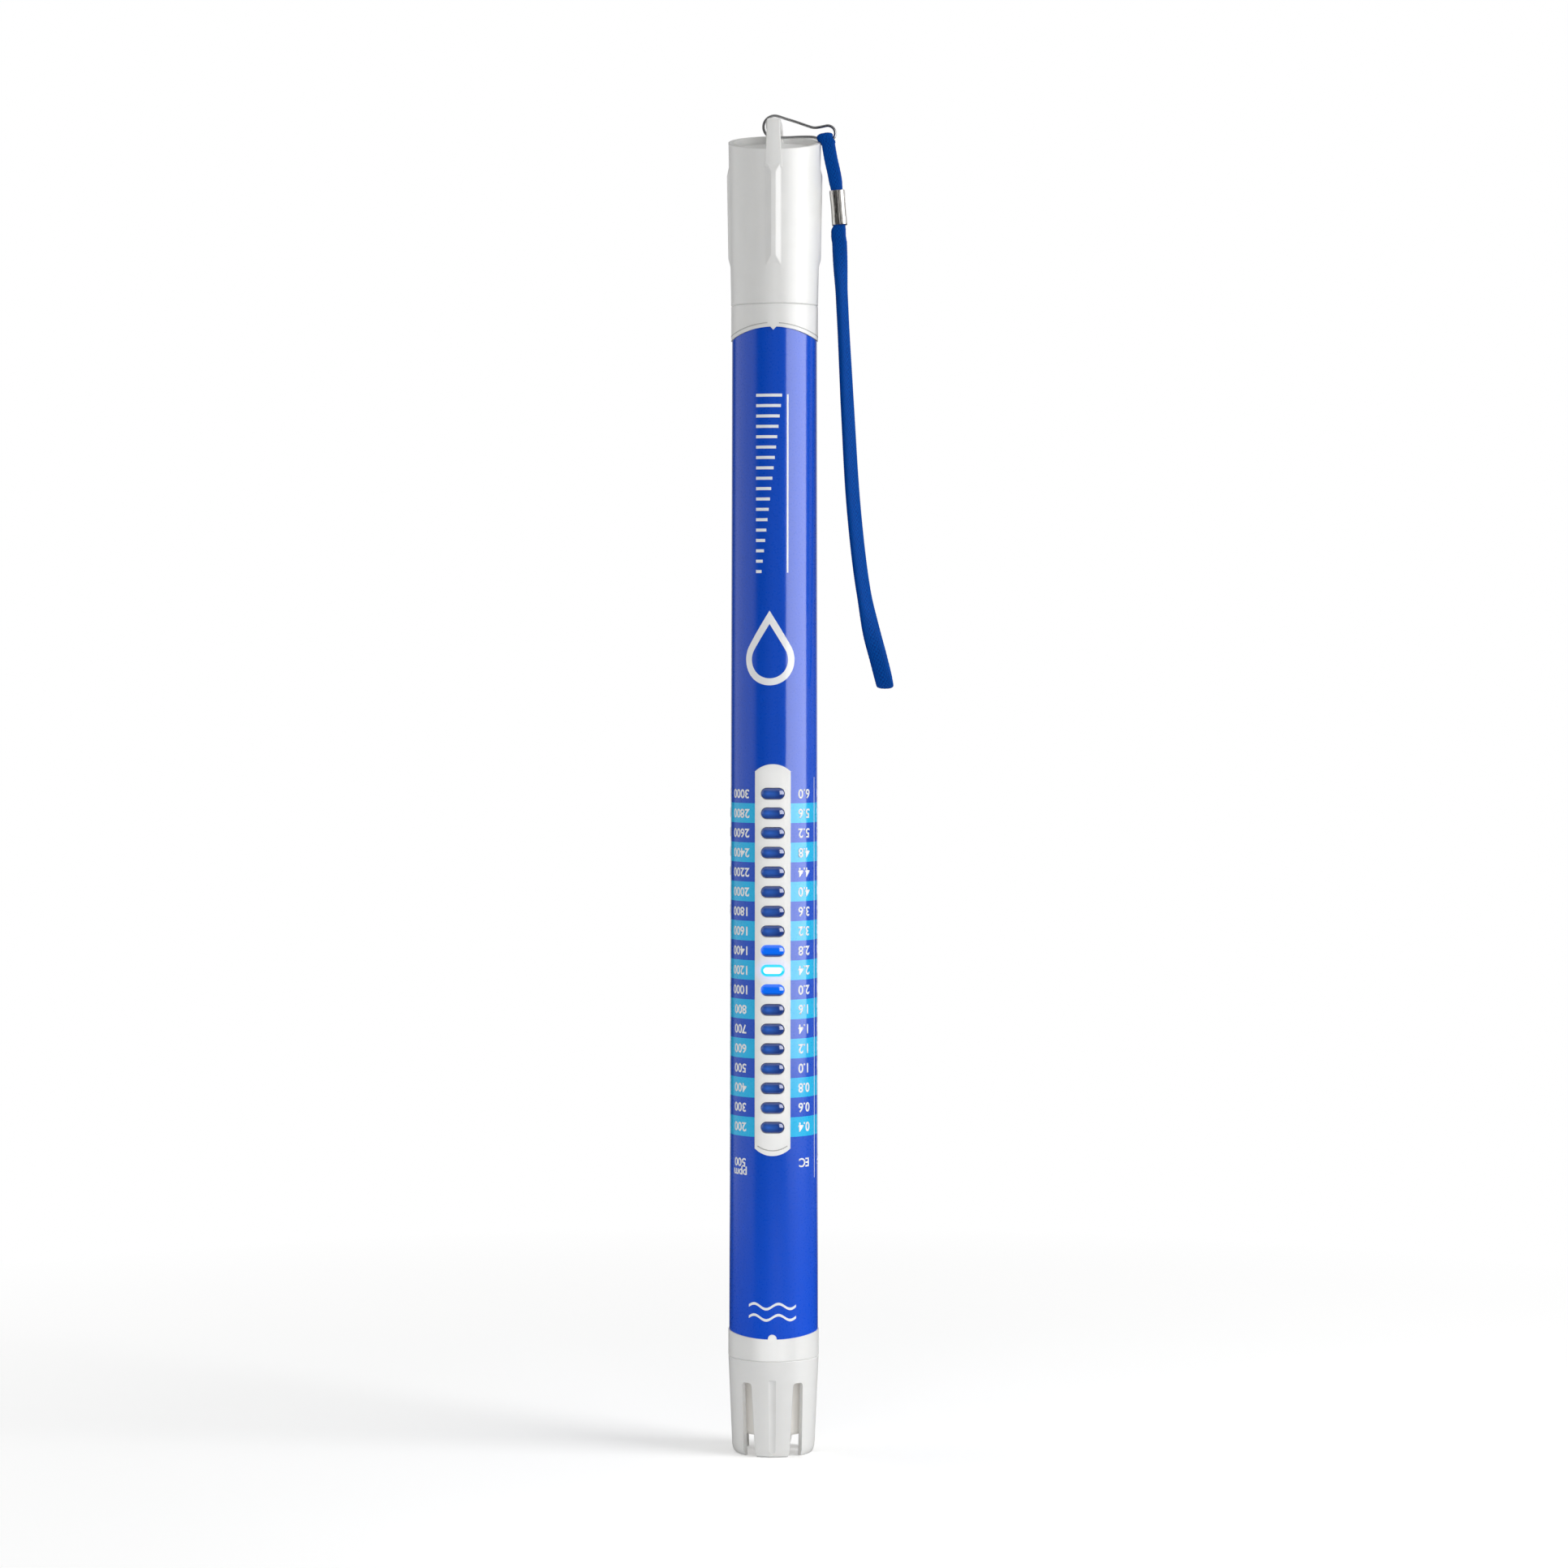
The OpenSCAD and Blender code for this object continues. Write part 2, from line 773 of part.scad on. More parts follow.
module shroud() {
    top = shroud_seam_z - seam_chamfer;
    foot = [for (a = [0:15:90]) [
        shroud_r_foot + 0.13 - foot_round[0] * (1 - sin(a)),
        foot_round[1] * (1 - cos(a))
    ]];
    outline = concat(
        [[shroud_foot_r, 0]], foot,
        [
            [shroud_r_top, top], [shroud_r_top - seam_chamfer, shroud_seam_z],
            [shroud_bore_r, shroud_seam_z], [shroud_bore_r, shroud_step_z],
            [shroud_step_r, shroud_step_z]
        ]
    );
    color("whitesmoke")
    difference() {
        rotate_extrude()
            polygon(outline);
        for (turn = [0, 180], side = [-1, 1])
            rotate([0, 0, turn + side * slot_angle])
                along_y(-far, -5)
                    polygon(slot_outline(side));
        for (side = [-90, 90])
            rotate([0, 0, side])
                along_y(-far, -5)
                    polygon([
                        [-side_slot_w[0] / 2, -1], [side_slot_w[0] / 2, -1],
                        [side_slot_w[1] / 2, slot_top], [-side_slot_w[1] / 2, slot_top]
                    ]);
        for (side = [-1, 1])
            flute(side);
    }
}

// ---- Cap, clip and strap ----

// Everything above a slanted plane that is parallel to the rim, drop below it
module above_rim(drop) {
    translate([0, 0, rim_z - drop])
        rotate([rim_tilt, 0, 0])
            translate([-far, -far, 0])
                cube([2 * far, 2 * far, far]);
}

// One grip rib with a bevelled top, on the front of the cap
module grip_rib() {
    lean = atan((cap_r_rim - cap_r_seam) / (rim_z - cap_seam_z));
    wall = cap_r_seam + (rib_z[0] - cap_seam_z) * tan(lean);
    length = rib_z[1] - rib_z[0];
    translate([0, -wall, rib_z[0]])
        rotate([lean, 0, 0])
            intersection() {
                linear_extrude(length)
                    polygon([
                        [-rib_w / 2, 1], [-rib_w / 2, 0.2], [-rib_crest_w / 2, -rib_out],
                        [rib_crest_w / 2, -rib_out], [rib_w / 2, 0.2], [rib_w / 2, 1]
                    ]);
                rotate([90, 0, 90])
                    translate([0, 0, -rib_w])
                        linear_extrude(2 * rib_w)
                            polygon([
                                [1, 0], [0.2, 0], [-rib_out, rib_end],
                                [-rib_out, length - rib_end], [0.2, length], [1, length]
                            ]);
            }
}

// The hanger: two legs that carry a bar with rounded edges from front to back
module hanger_arch() {
    sweep_angle = 2 * asin((cap_r_rim - 0.2) / arch_sweep_r);
    leg_top = arch_top - 1.2;
    leg_foot = rim_z - 9;
    reach = cap_r_rim - arch_leg;
    intersection() {
        union() {
            translate([0, 0, arch_top - arch_sweep_r])
                rotate([0, 90, 0])
                    rotate([0, 0, 180 - sweep_angle / 2])
                        rotate_extrude(angle = sweep_angle, $fn = 240)
                            translate([arch_sweep_r - bar_h / 2, 0])
                                round_rect(bar_h, bar_w, arch_round);
            for (side = [-1, 1])
                along_y(side < 0 ? -far : reach, side < 0 ? -reach : far)
                    polygon([
                        [-arch_base_w / 2, leg_foot], [arch_base_w / 2, leg_foot],
                        [bar_w / 2 - 0.3, leg_top], [0.3 - bar_w / 2, leg_top]
                    ]);
        }
        translate([0, 0, leg_foot])
            cylinder(h = far, r = cap_r_rim - 0.05);
        rotate([90, 0, 90])
            translate([0, arch_top - 15, -far])
                linear_extrude(2 * far)
                    round_rect(2 * cap_r_rim, 30, 2.2);
    }
}

module battery_cap() {
    slope = (cap_r_rim - cap_r_seam) / (rim_z - cap_seam_z);
    top = rim_z + 6;
    color("whitesmoke")
    union() {
        difference() {
            rotate_extrude()
                polygon([
                    [0, cap_seam_z], [cap_r_seam - seam_chamfer, cap_seam_z],
                    [cap_r_seam, cap_seam_z + seam_chamfer],
                    [cap_r_seam + slope * (top - cap_seam_z), top], [0, top]
                ]);
            above_rim(0);
            intersection() {
                above_rim(dish_depth);
                cylinder(h = rim_z + far, r = dish_r);
            }
            difference() {
                translate([0, 0, cap_seam_z - 1])
                    cylinder(h = rim_z - cap_seam_z + far, r = cap_bore_r);
                above_rim(dish_depth + roof_t);
                translate([-link_rib[0] / 2, -link_rib[1] / 2, link_z + contact_t + 0.05])
                    cube([link_rib[0], link_rib[1], far]);
            }
        }
        for (turn = [0:90:270])
            rotate([0, 0, turn])
                grip_rib();
        difference() {
            hanger_arch();
            cylinder(h = rim_z - dish_depth - 4, r = cap_bore_r);
        }
    }
}

// Strip that joins the two batteries' upper ends
module cap_link_plate() {
    color("silver")
    union() {
        translate([-link_size[0] / 2, -link_size[1] / 2, link_z])
            cube([link_size[0], link_size[1], contact_t]);
        translate([-battery_x, 0, battery_z1 + contact_gap])
            cylinder(h = link_z - battery_z1, r1 = link_dimple[0], r2 = link_dimple[1]);
    }
}

module cap_spring() {
    color("silver")
        spring(battery_x, battery_z1 + contact_gap, link_z - skin, coil_r, coil_wire, 3);
}

// The gourd-shaped wire that hangs on the arch's bar and carries the strap
module wire_clip() {
    side_view = concat(
        arc([0, bar_z], clip_big_r, 70, 290, 11),
        [for (i = [len(clip_lower) - 1:-1:0]) clip_lower[i]],
        arc(clip_small, clip_small_r, -120, 110, 11),
        [for (i = [len(clip_upper) - 1:-1:0]) clip_upper[i]]
    );
    route = [for (p = side_view) [p[0], 0, p[1]]];
    color("slategray")
        sweep(route, [for (p = route) [wire_d, wire_d]], [for (p = route) [0, 1, 0]],
            loop = true, sides = 10);
}

// Size of the braid at a point: drawn in at the clip's wire and inside the crimp
function strap_size(p) =
    abs(p[1]) < 1 && p[2] > 300 ? [3, 1.9]
    : abs(p[1]) < 1.5 && p[2] > 398 ? [3.4, 2]
    : p[2] > 384 ? [4, strap_t]
    : p[2] > 372.5 ? [3.7, 2.1]
    : [strap_w, strap_t];

// Direction of the braid's width: face-on at both ends, turned in between
function strap_turn(p) = p[2] > 370 || p[2] < 240 ? 0
    : 48 * min(1, (370 - p[2]) / 18, (p[2] - 240) / 25);

module wrist_strap() {
    color("mediumblue")
        sweep(strap_route, [for (p = strap_route) strap_size(p)],
            [for (p = strap_route) [cos(strap_turn(p)), sin(strap_turn(p)), 0]]);
}

module strap_crimp() {
    lean = atan((crimp_foot[0] - crimp_top[0]) / (crimp_top[1] - crimp_foot[1]));
    color("gainsboro")
        translate([crimp_foot[0], 0, crimp_foot[1]])
            rotate([0, -lean, 0])
                linear_extrude(crimp_len)
                    difference() {
                        round_rect(crimp_bore[0] + 2 * crimp_t, crimp_bore[1] + 2 * crimp_t, crimp_round[0]);
                        round_rect(crimp_bore[0], crimp_bore[1], crimp_round[1]);
                    }
}

body_tube();
label_wrap();
lens_strip();
led_baffle();
scale_leds();
main_pcb();
microcontroller();
crystal();
board_components();
battery_housing();
neck_o_ring();
battery_left();
battery_right();
negative_contact();
positive_contact();
battery_lead_red();
battery_lead_black();
probe_body();
electrode_left();
electrode_right();
thermistor();
probe_o_ring();
probe_potting();
probe_wires();
shroud();
battery_cap();
cap_link_plate();
cap_spring();
wire_clip();
wrist_strap();
strap_crimp();
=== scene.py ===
"""Looks of the hand-held nutrient strength meter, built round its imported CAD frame.

Metres, in the CAD frame: +Z up the tube, -Y out of the lamps, +X to the strap.
"""

import math

import bmesh
import bpy
from mathutils import Matrix, Quaternion, Vector


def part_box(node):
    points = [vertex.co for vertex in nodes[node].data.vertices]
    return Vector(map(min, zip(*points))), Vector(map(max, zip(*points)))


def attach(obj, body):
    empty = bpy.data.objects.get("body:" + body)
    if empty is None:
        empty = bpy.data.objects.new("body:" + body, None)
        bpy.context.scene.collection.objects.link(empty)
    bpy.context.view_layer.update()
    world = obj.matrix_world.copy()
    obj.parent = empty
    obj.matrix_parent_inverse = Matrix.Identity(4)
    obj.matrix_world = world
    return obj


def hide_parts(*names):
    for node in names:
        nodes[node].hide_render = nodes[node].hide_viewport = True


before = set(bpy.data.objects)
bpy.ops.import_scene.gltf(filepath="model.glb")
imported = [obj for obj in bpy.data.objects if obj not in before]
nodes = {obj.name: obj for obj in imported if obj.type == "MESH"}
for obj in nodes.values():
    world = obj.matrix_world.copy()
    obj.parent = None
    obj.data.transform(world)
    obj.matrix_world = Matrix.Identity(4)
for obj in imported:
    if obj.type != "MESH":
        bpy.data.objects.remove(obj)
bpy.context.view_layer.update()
scene = bpy.context.scene
MM = 0.001

# ---- Camera ----

CAMERA_PLACE = (0.0030, -1.284, 0.245)
CAMERA_TARGET = (0.0030, 0.0, 0.2154)
CAMERA_ORBIT = 1.6
CAMERA_ROLL = 0.06
CAMERA_LENS = 96.9
CAMERA_SHIFT = -0.0247


def make_camera():
    camera = bpy.data.objects.new("camera", bpy.data.cameras.new("camera"))
    scene.collection.objects.link(camera)
    camera.data.sensor_width = 36
    camera.data.lens = CAMERA_LENS
    camera.data.shift_y = CAMERA_SHIFT
    orbit = Matrix.Rotation(math.radians(CAMERA_ORBIT), 3, "Z")
    camera.location = orbit @ Vector(CAMERA_PLACE)
    aim = orbit @ (Vector(CAMERA_TARGET) - Vector(CAMERA_PLACE))
    roll = Quaternion((0, 0, 1), math.radians(CAMERA_ROLL))
    camera.rotation_euler = (aim.to_track_quat("-Z", "Y") @ roll).to_euler()
    scene.camera = camera


make_camera()

# ---- Sizes read from the frame ----

LAMPS = 18
LIT_LAMP = 8
LED_H = 0.0018
led_lo, led_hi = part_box("scale_leds")
lamp_pitch = (led_hi.z - led_lo.z - LED_H) / (LAMPS - 1)
lamp_z0 = led_lo.z + LED_H / 2
label_lo, label_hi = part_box("label_wrap")


def lamp_z(i):
    return lamp_z0 + i * lamp_pitch


def radius_near(node, z, reach=0.004):
    """Largest radius of a CAD node's vertices near a height."""
    return max(v.co.xy.length for v in nodes[node].data.vertices if abs(v.co.z - z) < reach)


label_r_lo = radius_near("label_wrap", label_lo.z)
label_r_hi = radius_near("label_wrap", label_hi.z)


def label_r(z):
    return label_r_lo + (label_r_hi - label_r_lo) * (z - label_lo.z) / (label_hi.z - label_lo.z)


# ---- Mesh helpers ----


def new_object(name, verts, faces):
    """A smooth-shaded object."""
    mesh = bpy.data.meshes.new(name)
    mesh.from_pydata([tuple(v) for v in verts], [], faces)
    mesh.validate()
    obj = bpy.data.objects.new(name, mesh)
    scene.collection.objects.link(obj)
    mesh.polygons.foreach_set("use_smooth", [True] * len(mesh.polygons))
    return obj


def weld(obj, distance=1e-6):
    """Merges doubled vertices and turns all faces outwards."""
    bm = bmesh.new()
    bm.from_mesh(obj.data)
    bmesh.ops.remove_doubles(bm, verts=bm.verts, dist=distance)
    bmesh.ops.recalc_face_normals(bm, faces=bm.faces)
    bm.to_mesh(obj.data)
    bm.free()
    return obj


def sharp_edges(obj):
    """Keeps the shading smooth across shallow edges only."""
    split = obj.modifiers.new("sharp edges", "EDGE_SPLIT")
    split.split_angle = math.radians(40)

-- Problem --
Among the lines above, find the one with "zip(*points))), Vector(map(max, zip(*points)))" and the one with "obj.matrix_world = Matrix.Identity(4)". Quote both and everything between them, exactly.

-- Task response --
    return Vector(map(min, zip(*points))), Vector(map(max, zip(*points)))


def attach(obj, body):
    empty = bpy.data.objects.get("body:" + body)
    if empty is None:
        empty = bpy.data.objects.new("body:" + body, None)
        bpy.context.scene.collection.objects.link(empty)
    bpy.context.view_layer.update()
    world = obj.matrix_world.copy()
    obj.parent = empty
    obj.matrix_parent_inverse = Matrix.Identity(4)
    obj.matrix_world = world
    return obj


def hide_parts(*names):
    for node in names:
        nodes[node].hide_render = nodes[node].hide_viewport = True


before = set(bpy.data.objects)
bpy.ops.import_scene.gltf(filepath="model.glb")
imported = [obj for obj in bpy.data.objects if obj not in before]
nodes = {obj.name: obj for obj in imported if obj.type == "MESH"}
for obj in nodes.values():
    world = obj.matrix_world.copy()
    obj.parent = None
    obj.data.transform(world)
    obj.matrix_world = Matrix.Identity(4)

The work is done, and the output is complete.